映像技術でいえば「特殊メイク」がもう実物と見分けがつかないレベルに達していて、こちらのほうが「変装」というイメージには近いように思います。
ほかにもCGやVFXなどを「変装」というワードから連想しますが、最近は『SNOW』というアプリも流行っているらしく、「盛れる」とか「SNOW詐欺」とかいう言葉もSNSなどでよく目にします(インスタ映え!)。
つらつら書いてきましたが、いったい何が言いたかったのか、といえば、小説に「変装」を現代風に取り入れるのならば、どういったものがいいのかな、と考えてみた――というお話でした。
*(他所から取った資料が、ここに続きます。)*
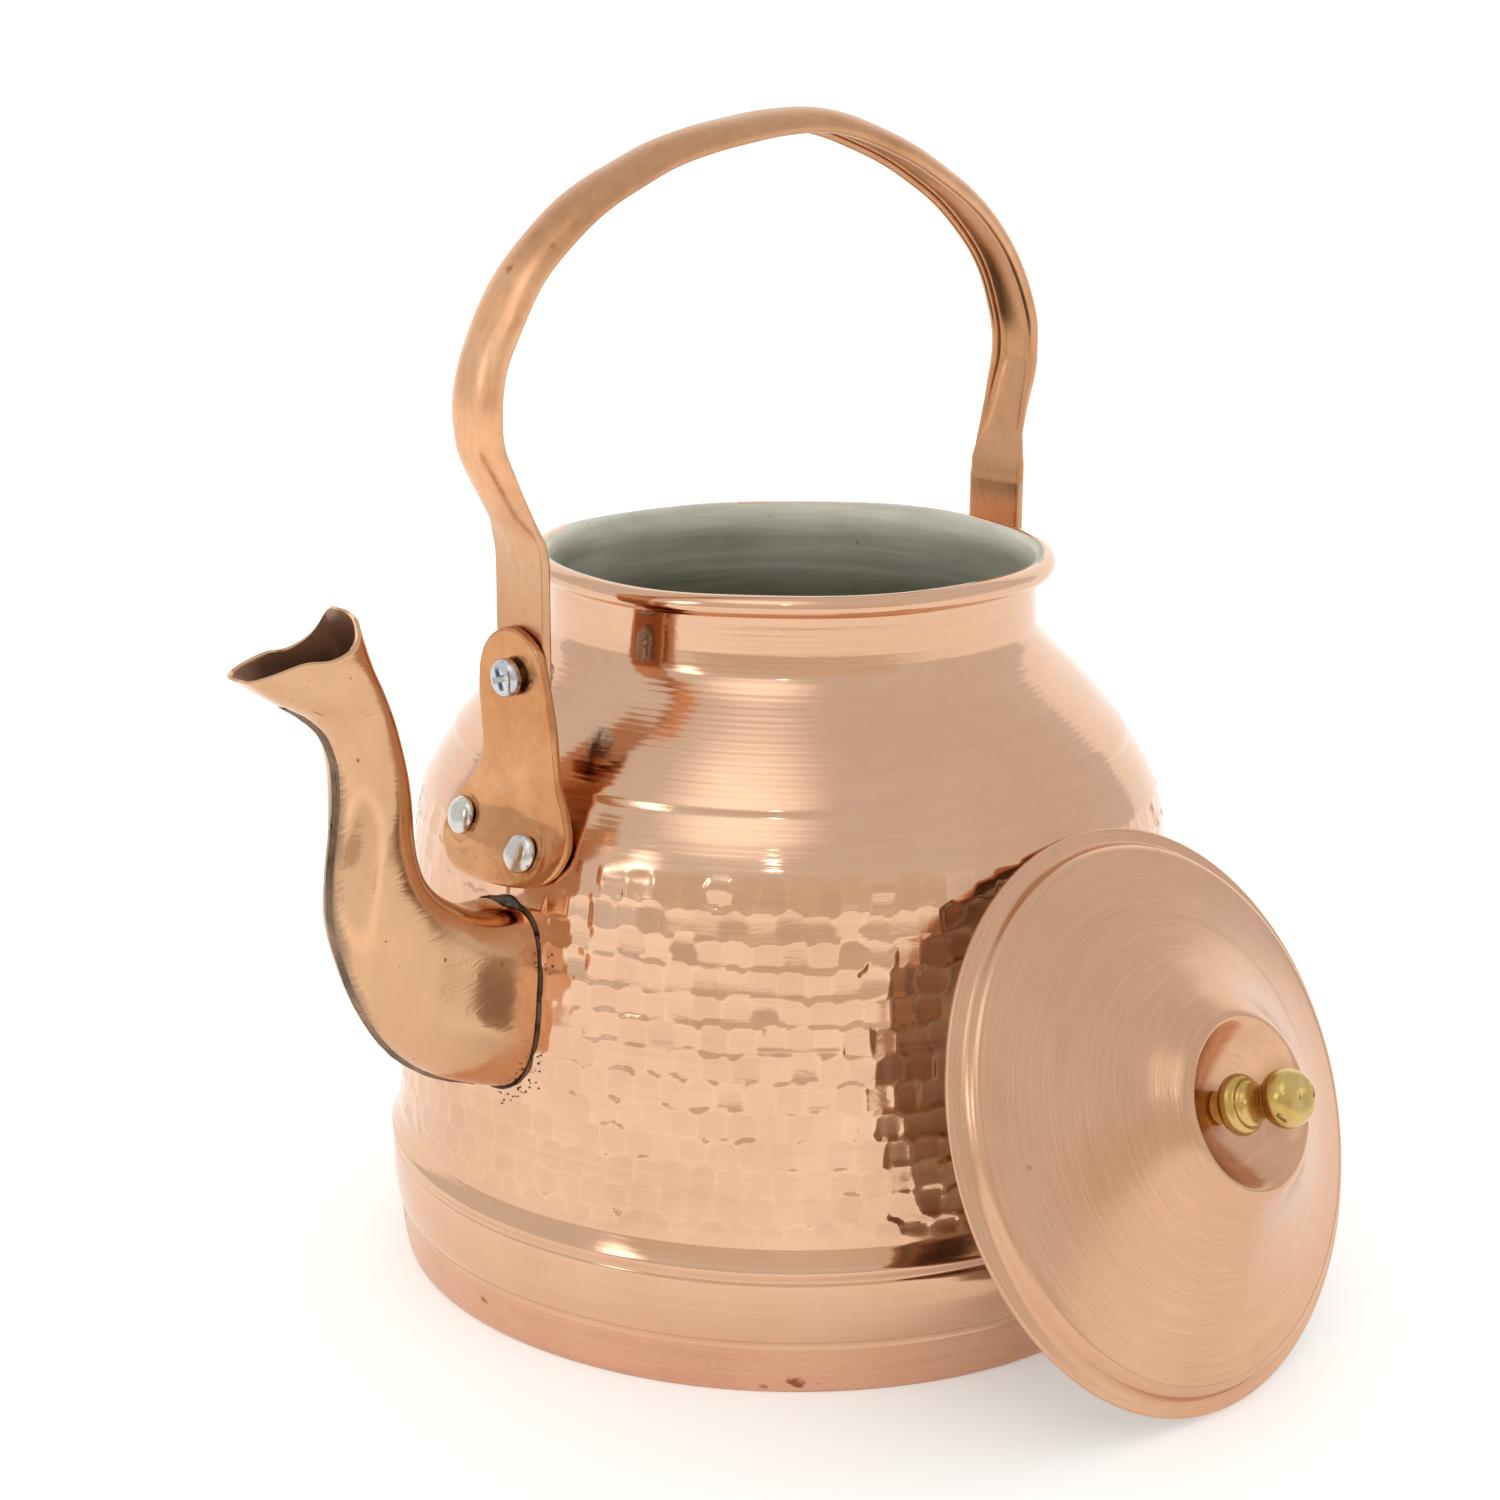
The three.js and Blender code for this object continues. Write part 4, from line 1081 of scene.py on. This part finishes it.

『SNOW』はうまいトリックさえ思いつければ、真新しさはあるかと考えるのですが、まあ問題はすごいトリックを思いつけるか、ということなんですよね……。
じっくり考えてみたいテーマです。
読書感想まとめ
「整形手術」「特殊メイク」「CG」「VFX」「SNOW」――「変装」というテーマをいかにして現代の小説に取り入れるかを考えてみておもしろかった。
狐人的読書メモ
「僕」は上の学校に進むために小学教員で稼いでいた。いまは大学まで行かせてもらえるのが当たり前になっているが、それを当たり前だと考えてしまう思考は見直したいと思った。
『この世界が何かこうドロドロした血みどろのもので、みたされている様な気がし出したものだ』
――R先輩も「僕」も怪奇的・猟奇的なものに強く惹かれている。最近でも『進撃の巨人』や『東京グール』といった漫画が流行っていたりもする。古代ローマのコロッセオしかり。昔から現代にいたるまで、人はグロテスクに惹かれる。創作においていかにそれを取り入れるのかが重要なように思えるのだが、人に受け入れられるレベルのバランスが難しく感じる今日この頃。
・『百面相役者/江戸川乱歩』の概要
1925年(大正14年)7月15日、25日『写真報知』にて初出。「変装」をテーマにしたミステリー。オチについてはリドル・ストーリーを思わせるが、おそらくはそのまま受け入れてよいのだと思われる。
以上、『百面相役者/江戸川乱歩』の狐人的な読書メモと感想でした。
最後までお付き合いいただきありがとうございました。